Mettiamo ora che la famiglia si rompa: padre di qua, madre di là. Con chi va il figlio? Col padre? Ed allora, anche con una pseudo-matrigna: ma non potrà dimenticare la madre vera e comincerà presto a giudicare il padre. A quattordici anni, con le parole o con l’atteggiamento, gli dirà: “Perché è qui costei? Che cosa hai fatto di mia madre?”. In questa situazione, com’è possibile al padre aver prestigio sul figlio? Va invece colla madre? Se rimane sola, sarà essa capace di dirigere, senza suo marito, la formazione di un ragazzo, che sta diventando uomo? Se accanto a lei ci sarà uno pseudo-patrigno e degli pseudo-fratelli, ritorniamo allo sbocco accennato sopra: dramma intimo e avviamento a una vita tormentata.

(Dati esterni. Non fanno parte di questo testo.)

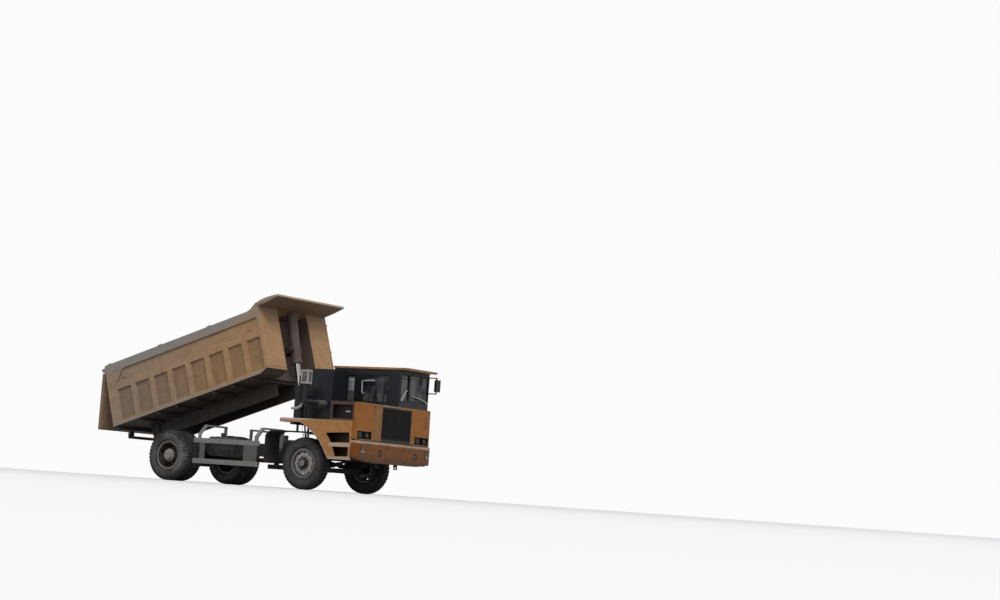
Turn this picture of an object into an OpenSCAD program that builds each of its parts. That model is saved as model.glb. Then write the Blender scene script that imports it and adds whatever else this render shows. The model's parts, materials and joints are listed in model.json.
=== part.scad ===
// Wide-body mining dump truck with a half cab, bed part raised and tailgate hanging.
// Millimetres. X forward, Y left, Z up, floor at Z 0, middle of the length at X 0.
// Outlines below are in the truck's own frame, whose X starts at the rear axle.

/* [Wheels] */
// Distance between front and rear axle
wheelbase = 4100; // [3900:10:4400]
// Outer diameter of every tyre
tyre_od = 1226; // [1180:2:1240]
// Width of every tyre
tyre_w = 315; // [280:5:320]
// Diameter of the bead seat
rim_d = 610; // [560:10:640]
// Height of the rim flange over the bead seat
flange_h = 40; // [25:1:50]
// Distance between the middles of the front tyres
front_track = 2420; // [2380:10:2440]
// Distance between the middles of the rear pairs
rear_track = 2232; // [2200:4:2240]
// Distance between the two tyres of a rear pair
dual_pitch = 337; // [330:1:350]
// Diameter of the front spindle
front_spindle_d = 90; // [70:2:110]
// Diameter of the rear spindle
rear_spindle_d = 120; // [90:2:140]
// Distance between the king pins
king_span = 1970; // [1940:10:1990]
// Diameter of a king pin
king_d = 60; // [40:2:70]
// Radial clearance of a running bearing
bearing_gap = 0.08; // [0.04:0.01:0.1]
// Radial clearance of a king pin
king_gap = 0.3; // [0.2:0.05:0.5]

/* [Frame] */
// Distance over the outer faces of the rails
frame_w = 860; // [820:10:880]
// Width of a rail's flanges
rail_w = 90; // [70:5:110]
// Height of a rail
rail_h = 300; // [260:5:310]
// Thickness of a rail
rail_t = 14; // [8:1:20]
// Height of the rails' top over the floor
rail_top = 1040; // [1020:5:1045]

/* [Front] */
// Front face of the bumper ahead of the rear axle
bumper_x = 5776; // [5740:2:5820]
// Width of the bumper
bumper_w = 3072; // [3040:4:3100]
// Height of the bumper's top edge
bumper_top = 1208; // [1190:2:1210]
// Depth of the bumper
bumper_depth = 190; // [150:5:190]
// Front face of the front panel ahead of the rear axle
panel_x = 5683; // [5660:1:5700]
// Depth of the front panel with its returns
panel_depth = 100; // [80:1:110]
// Width of the front panel at its foot
panel_w = 2996; // [2960:4:3000]
// Height of the deck over the floor
deck_z = 2097; // [2060:1:2120]
// Height of the mudguard tops beside the cab
fender_z = 1657; // [1640:1:1680]
// Distance over the outer faces of the mudguards
fender_w = 3050; // [3030:2:3060]
// Thickness of mudguard, deck and step plates
plate_t = 30; // [15:1:35]

/* [Cab] */
// Right face of the half cab, left of the middle
cab_y = 160; // [140:5:180]
// Left face of the half cab
cab_side = 1380; // [1340:5:1380]
// Rear face of the cab ahead of the rear axle
cab_rear = 3690; // [3650:5:3720]
// Front face of the cab
cab_front = 5650; // [5620:2:5652]
// Top of the roof over the floor
roof_z = 3030; // [3000:1:3034]
// Thickness of the roof slab
roof_t = 45; // [30:1:60]
// Thickness of the cab walls
cab_wall = 50; // [35:1:60]
// Thickness of the window panes
glass_t = 6; // [4:1:10]

/* [Bed] */
// Tilt of the bed in the pose shown
bed_tilt = 17.8; // [0:0.1:25]
// Hinge pin of the bed behind the rear axle
bed_pin_back = 1196; // [1150:2:1230]
// Hinge pin of the bed over the floor
bed_pin_z = 955; // [940:1:960]
// Diameter of the bed's hinge pin
bed_pin_d = 70; // [50:2:80]
// Width over the bed's sides
bed_w = 2720; // [2640:10:2760]
// Front panel of the bed ahead of its hinge
bed_front = 4400; // [4300:5:4420]
// Rear end of the side walls behind the hinge
bed_rear = 590; // [560:5:620]
// Underside of the bed over its hinge
bed_under = 470; // [460:1:490]
// Top rail of the bed over its hinge
bed_top = 2050; // [2000:5:2060]
// Thickness of the side walls
wall_t = 80; // [60:2:110]
// Depth of the pressed panels in the side walls
panel_recess = 40; // [20:1:50]
// Distance from one side panel to the next
panel_pitch = 600; // [560:5:620]
// Thickness of the floor
floor_t = 60; // [40:2:80]
// Width of the recess for the hoist
recess_w = 1140; // [900:10:1200]
// Depth of the recess for the hoist
recess_depth = 450; // [400:5:480]
// Reach of the canopy ahead of the front panel
canopy_reach = 650; // [600:5:660]
// Width of the tailgate
gate_w = 2640; // [2500:10:2650]

/* [Hoist] */
// Upper pivot of the hoist ahead of the bed hinge
hoist_u = 4322; // [4280:2:4340]
// Upper pivot of the hoist over the bed hinge
hoist_w = 1175; // [1150:5:1200]
// Lower pin of the hoist ahead of the rear axle
hoist_x = 3150; // [3140:2:3170]
// Lower pin of the hoist over the floor
hoist_z = 950; // [940:1:960]
// Outer diameter of the barrel
barrel_d = 250; // [220:2:270]
// Outer diameter of the first chrome sleeve
sleeve_1_d = 160; // [150:1:170]
// Outer diameter of the second chrome sleeve
sleeve_2_d = 132; // [124:1:140]
// Diameter of the rod
rod_d = 104; // [96:1:112]
// Diameter of the trunnion pins
trunnion_d = 70; // [50:2:80]

/* [Hidden] */
$fn = 48;

// Gap between pieces that only rest against each other
seat = 0.3;
// Gap round a door or a flap
play = 8;

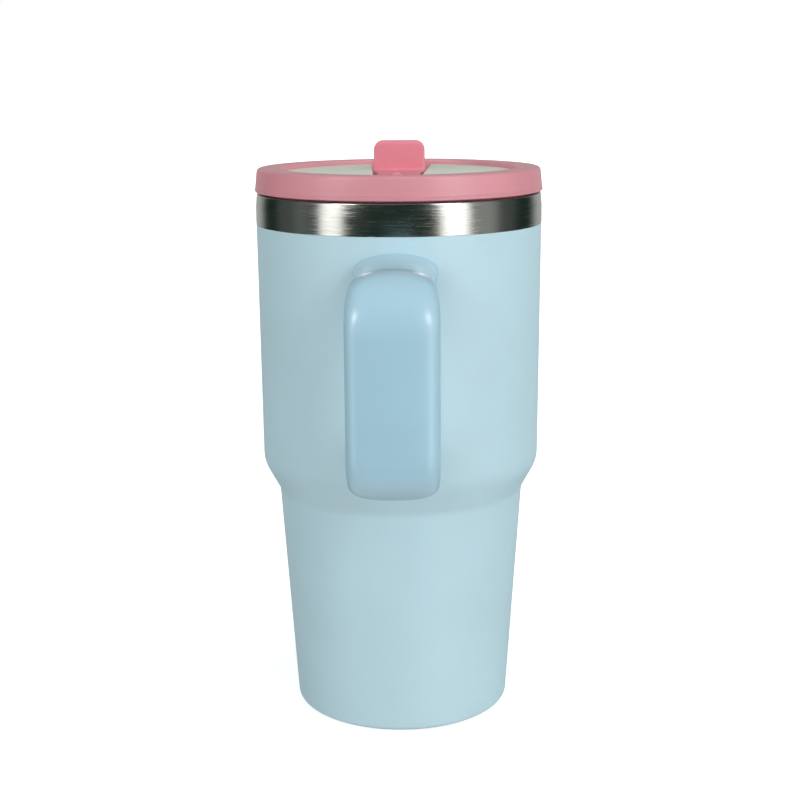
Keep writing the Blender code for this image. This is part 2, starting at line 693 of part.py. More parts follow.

Tutti motivi sentimentali sono anche i casi pietosi e drammatici, che si portano per legittimare il divorzio. D’accordo, questi casi esistono e meritano tanta comprensione. Restano, però, casi eccezionali e non conviene che una legge statale, per rimediare le eccezioni, metta in pericolo tutta una comunità. È la tesi del romanzo Un divorzio di Paul Bourget. Sulla nave è scoppiato il colera e le autorità del porto impediscono lo sbarco a tutti i passeggeri. Ma uno di questi si fa avanti: “Signor capitano, ho a terra il papà in fin di vita, m’ha chiamato dall’America con telegramma, devo vederlo ad ogni costo; ne va di mezzo anche l’eredità per me e per miei figli, mi lasci scendere!”. “Mi duole tanto, risponde il capitano, ma non posso: non devo, per aiutare te, esporre una intera città al pericolo del contagio!”.
Negli stati divorzisti è avvenuto. “È solo una piccola apertura”. Invece, nessuno è stato più capace di chiudere la porta e di mettere un freno al divorzio dilagante. Per forza: indotto una volta il costume divorzista, fare divorzio è come bere un bicchiere d’acqua.
Ho scritto, lo ripeto, non a lume di Vangelo, ma – penso – di senso comune.